Recent Supreme Court decisions like West Virginia v. EPA — which found the agency could not regulate power plant emissions through generation-shifting mechanisms, as was proposed by the Obama administration in its Clean Power Plan — and Loper Bright v. Raimondo — which ended the doctrine of deference to agencies in statute interpretations, known as Chevron deference — provided the basis for EPA’s proposal.
But the courts have upheld Massachusetts in the 18 years since it was issued, National Wildlife Federation Director for Legal Advocacy Jim Murphy said on a call with reporters.
“I think that EPA is on very shaky ground here, on both the science and the law,” Murphy said. “It would remove the obligation for EPA to take action to curb greenhouse gasses, and that’s just not efforts like the Clean Power Plan or other attempts to regulate emissions from power plants, but it could affect things like methane emissions from oil and gas production and a whole host of other efforts that EPA has taken.”
The move is certainly going to be challenged in court, assuming EPA concludes its rulemaking and finalizes its proposal, and Murphy said he hoped it would be overturned.
The Department of Energy was involved in the EPA action, producing a report called “A Critical Review of Impacts on Greenhouse Gas Emissions on the U.S. Climate” that reviewed literature and government data on the climate impacts of greenhouse gas emissions.
“The rise of human flourishing over the past two centuries is a story worth celebrating. Yet we are told — relentlessly — that the very energy systems that enabled this progress now pose an existential threat,” Energy Secretary Chris Wright said in a statement. “Climate change is real, and it deserves attention. But it is not the greatest threat facing humanity. As someone who values data, I know that improving the human condition depends on expanding access to reliable, affordable energy.”

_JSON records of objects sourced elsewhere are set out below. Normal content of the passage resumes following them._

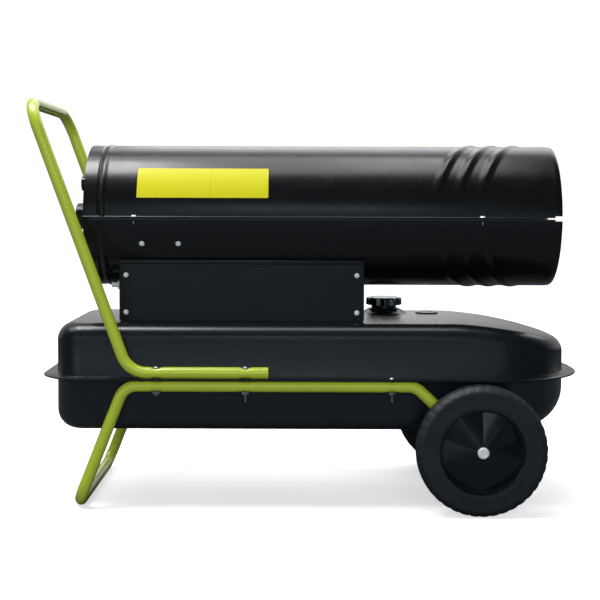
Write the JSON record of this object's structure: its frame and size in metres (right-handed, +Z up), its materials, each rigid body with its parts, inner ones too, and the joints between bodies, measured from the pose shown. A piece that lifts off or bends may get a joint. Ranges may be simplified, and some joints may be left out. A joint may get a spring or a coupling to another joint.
{
  "type": "forced air heater",
  "caption": "Portable oil-fired forced air heater: steel barrel on a pressed fuel tank, with bent tube handle, lower frame and two wheels.",
  "frame": {"origin": "on the ground under the middle of the object's box", "axes": "+X towards the hot-air outlet, +Y towards the controls and filler, +Z up"},
  "size_m": [0.9028, 0.4186, 0.6569],
  "materials": {
    "black_sheet": "satin black powder coat",
    "black_cover": "satin black-grey powder coat",
    "tank_paint": "satin black powder coat",
    "green_paint": "lime green powder coat",
    "hot_steel": "heat-tinted stainless steel",
    "plated_steel": "zinc-plated sheet",
    "cast_alloy": "cast alloy",
    "black_plastic": "moulded black plastic",
    "wheel_plastic": "moulded black plastic",
    "tyre_rubber": "matte black rubber",
    "rubber": "matte rubber",
    "zinc": "bright zinc plate",
    "gauge_case": "plated case",
    "brass": "bare brass",
    "ceramic": "glazed ceramic",
    "circuit_board": "green solder resist",
    "red_plastic": "glossy red",
    "clear_lens": "clear moulded lens"
  },
  "bodies": {
    "chassis": {"upper_shell": "black_sheet", "lower_shell": "black_sheet", "combustion_chamber": "hot_steel", "outlet_baffle": "hot_steel", "burner_head": "plated_steel", "fuel_nozzle": "brass", "spark_plug": "ceramic", "photocell": "black_plastic", "motor_housing": "cast_alloy", "motor_bracket": "plated_steel", "pump_body": "cast_alloy", "pump_cover": "cast_alloy", "filter_cover": "black_plastic", "pressure_gauge": "gauge_case", "inlet_guard": "zinc", "control_box": "black_cover", "side_cover_near": "black_cover", "side_cover_far": "black_cover", "circuit_board": "circuit_board", "ignition_transformer": "black_plastic", "switch_bezel": "black_plastic", "cord_gland": "zinc", "tank_upper": "tank_paint", "tank_lower": "tank_paint", "fuel_strainer": "black_plastic", "gauge_body": "black_plastic", "gauge_lens": "clear_lens", "fuel_pickup": "brass", "fuel_line": "rubber", "air_line": "brass", "handle": "green_paint", "base_frame": "green_paint", "axle": "zinc", "axle_cap_near": "zinc", "axle_cap_far": "zinc", "frame_bolt_near_1": "zinc", "frame_bolt_near_2": "zinc", "frame_bolt_near_3": "zinc", "frame_bolt_far_1": "zinc", "frame_bolt_far_2": "zinc", "frame_bolt_far_3": "zinc", "frame_nut_near_1": "zinc", "frame_nut_near_2": "zinc", "frame_nut_near_3": "zinc", "frame_nut_far_1": "zinc", "frame_nut_far_2": "zinc", "frame_nut_far_3": "zinc"},
    "rotor": {"motor_shaft": "plated_steel", "fan": "cast_alloy", "pump_rotor": "plated_steel"},
    "wheel_near": {"wheel_rim_near": "wheel_plastic", "tyre_near": "tyre_rubber"},
    "wheel_far": {"wheel_rim_far": "wheel_plastic", "tyre_far": "tyre_rubber"},
    "cap_seal": {"cap_gasket": "rubber"},
    "filler_cap": {"fuel_cap": "zinc"},
    "thermostat": {"thermostat_knob": "black_plastic"},
    "rocker": {"power_switch": "red_plastic"},
    "float": {"gauge_float": "brass"},
    "needle": {"gauge_needle": "zinc"}
  },
  "joints": [
    {"name": "fan_spin", "type": "hinge", "parent": "chassis", "child": "rotor", "pos_m": [-0.23555, 0, 0.4648], "axis": [1, 0, 0], "continuous": true},
    {"name": "wheel_near_spin", "type": "hinge", "parent": "chassis", "child": "wheel_near", "pos_m": [0.27165, -0.186, 0.103], "axis": [0, 1, 0], "continuous": true},
    {"name": "wheel_far_spin", "type": "hinge", "parent": "chassis", "child": "wheel_far", "pos_m": [0.27165, 0.186, 0.103], "axis": [0, 1, 0], "continuous": true},
    {"name": "cap_lift", "type": "slide", "parent": "chassis", "child": "cap_seal", "axis": [0, 0, 1], "range_m": [0, 0.03]},
    {"name": "cap_turn", "type": "hinge", "parent": "cap_seal", "child": "filler_cap", "pos_m": [0.13555, 0.078, 0.3154], "axis": [0, 0, 1], "range_deg": [0, 540]},
    {"name": "thermostat_turn", "type": "hinge", "parent": "chassis", "child": "thermostat", "pos_m": [-0.24055, 0.1, 0.3474], "axis": [0, 1, 0], "range_deg": [0, 270]},
    {"name": "switch_rock", "type": "hinge", "parent": "chassis", "child": "rocker", "pos_m": [-0.17055, 0.0923, 0.3474], "axis": [1, 0, 0], "range_deg": [0, 22]},
    {"name": "float_swing", "type": "hinge", "parent": "chassis", "child": "float", "pos_m": [0.21075, 0.068, 0.2184], "axis": [-1, 0, 0], "range_deg": [0, 60]},
    {"name": "needle_turn", "type": "hinge", "parent": "chassis", "child": "needle", "pos_m": [0.21075, 0.068, 0.2912], "axis": [0, 0, 1], "range_deg": [0, 90]}
  ],
  "couplings": [
    {"joint": "needle_turn", "follows": "float_swing", "ratio": 1.5}
  ]
}
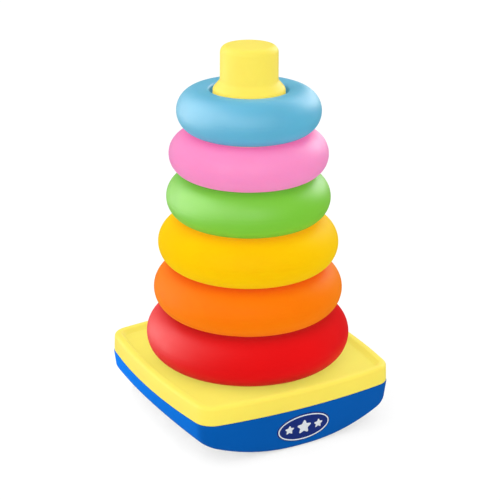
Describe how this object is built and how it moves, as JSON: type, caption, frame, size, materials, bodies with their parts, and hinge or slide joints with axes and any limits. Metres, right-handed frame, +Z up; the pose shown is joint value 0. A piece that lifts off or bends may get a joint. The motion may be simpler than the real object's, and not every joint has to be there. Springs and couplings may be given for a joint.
{
  "type": "ring stacking toy",
  "caption": "Graded round rings stacked on a stepped post over a square base with a curved underside, so that the tower rocks. The rings lift off one after another.",
  "frame": {"origin": "middle of the narrow flat land under the rocker, on the post's axis, the object's lowest place", "axes": "+Z up along the post, -Y out of the wall with the badge, +X along the rocking direction"},
  "size_m": [0.15, 0.15, 0.2464],
  "materials": {
    "lemon_plastic": "moulded, satin gloss",
    "blue_plastic": "moulded, satin gloss",
    "navy_plastic": "moulded, satin gloss",
    "red_plastic": "moulded, satin gloss",
    "orange_plastic": "moulded, satin gloss",
    "amber_plastic": "moulded, satin gloss",
    "green_plastic": "moulded, satin gloss",
    "pink_plastic": "moulded, satin gloss",
    "sky_plastic": "moulded, satin gloss",
    "screw_steel": "zinc-plated"
  },
  "bodies": {
    "base": {"rocker_tray": "blue_plastic", "base_lid": "lemon_plastic", "post": "lemon_plastic", "badge": "navy_plastic", "case_screw_1": "screw_steel", "case_screw_2": "screw_steel", "case_screw_3": "screw_steel", "case_screw_4": "screw_steel", "post_screw_1": "screw_steel", "post_screw_2": "screw_steel", "post_screw_3": "screw_steel", "post_screw_4": "screw_steel"},
    "ring_red": {"ring_red_lower": "red_plastic", "ring_red_upper": "red_plastic"},
    "ring_orange": {"ring_orange_lower": "orange_plastic", "ring_orange_upper": "orange_plastic"},
    "ring_amber": {"ring_amber_lower": "amber_plastic", "ring_amber_upper": "amber_plastic"},
    "ring_green": {"ring_green_lower": "green_plastic", "ring_green_upper": "green_plastic"},
    "ring_pink": {"ring_pink_lower": "pink_plastic", "ring_pink_upper": "pink_plastic"},
    "ring_sky": {"ring_sky_lower": "sky_plastic", "ring_sky_upper": "sky_plastic"}
  },
  "joints": [
    {"name": "lift_red", "type": "slide", "parent": "base", "child": "ring_red", "axis": [0, 0, 1], "range_m": [0, 0.212]},
    {"name": "lift_orange", "type": "slide", "parent": "ring_red", "child": "ring_orange", "axis": [0, 0, 1], "range_m": [0, 0.18]},
    {"name": "lift_amber", "type": "slide", "parent": "ring_orange", "child": "ring_amber", "axis": [0, 0, 1], "range_m": [0, 0.149]},
    {"name": "lift_green", "type": "slide", "parent": "ring_amber", "child": "ring_green", "axis": [0, 0, 1], "range_m": [0, 0.117]},
    {"name": "lift_pink", "type": "slide", "parent": "ring_green", "child": "ring_pink", "axis": [0, 0, 1], "range_m": [0, 0.088]},
    {"name": "lift_sky", "type": "slide", "parent": "ring_pink", "child": "ring_sky", "axis": [0, 0, 1], "range_m": [0, 0.06]}
  ]
}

The House Sustainable Energy & Environment Coalition, a group of Democratic representatives who support climate policies, criticized EPA in a statement, saying the scientific consensus is overwhelming.
“Climate change is already wreaking havoc across America,” the SEEC said. “By ignoring the overwhelming scientific consensus, contradicting the clear statutory language in the Clean Air Act and overriding repeated Supreme Court rulings, EPA has revealed today just how far it will go to be every polluter’s ally.”
Posting on X, LS Power CEO Paul Segal argued that EPA’s effort to withdraw the endangerment finding should not matter to his sector.
“I don’t think this matters for the power generation industry,” Segal said. “Investors need to expect political volatility (We’re living it!) and plan for the worst case — whatever that might be for the investment you are making.”
Union of Concerned Scientists President Gretchen Goldman said the administration is using the “kitchen sink approach” to avoid complying with the law.
“But getting around the Clean Air Act won’t be easy,” she said. “The science establishing climate harms to human health was unequivocally clear back in 2009, and more than 15 years later, the evidence has only accumulated. Communities across the nation are having to cope with deadly heat waves, accelerating sea level rise, worsening wildfires and floods, increased heavy rainfall, and more intense and damaging storms. Burning fossil fuels has made the climate increasingly unstable and dangerous for people.”